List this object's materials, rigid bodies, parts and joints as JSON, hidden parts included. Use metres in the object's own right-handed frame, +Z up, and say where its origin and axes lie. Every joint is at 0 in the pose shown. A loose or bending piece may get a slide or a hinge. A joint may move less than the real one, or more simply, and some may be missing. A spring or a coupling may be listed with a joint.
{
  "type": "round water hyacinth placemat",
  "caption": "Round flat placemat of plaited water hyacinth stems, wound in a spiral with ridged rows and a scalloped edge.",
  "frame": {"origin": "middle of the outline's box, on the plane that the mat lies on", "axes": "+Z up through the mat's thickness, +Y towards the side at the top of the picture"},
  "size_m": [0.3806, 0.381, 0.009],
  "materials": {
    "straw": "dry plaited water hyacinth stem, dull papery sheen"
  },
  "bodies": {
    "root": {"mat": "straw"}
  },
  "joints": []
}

Challenge: Your task is to return the full listing exactly as it was given.

Task solution:
List this object's materials, rigid bodies, parts and joints as JSON, hidden parts included. Use metres in the object's own right-handed frame, +Z up, and say where its origin and axes lie. Every joint is at 0 in the pose shown. A loose or bending piece may get a slide or a hinge. A joint may move less than the real one, or more simply, and some may be missing. A spring or a coupling may be listed with a joint.
{
  "type": "round water hyacinth placemat",
  "caption": "Round flat placemat of plaited water hyacinth stems, wound in a spiral with ridged rows and a scalloped edge.",
  "frame": {"origin": "middle of the outline's box, on the plane that the mat lies on", "axes": "+Z up through the mat's thickness, +Y towards the side at the top of the picture"},
  "size_m": [0.3806, 0.381, 0.009],
  "materials": {
    "straw": "dry plaited water hyacinth stem, dull papery sheen"
  },
  "bodies": {
    "root": {"mat": "straw"}
  },
  "joints": []
}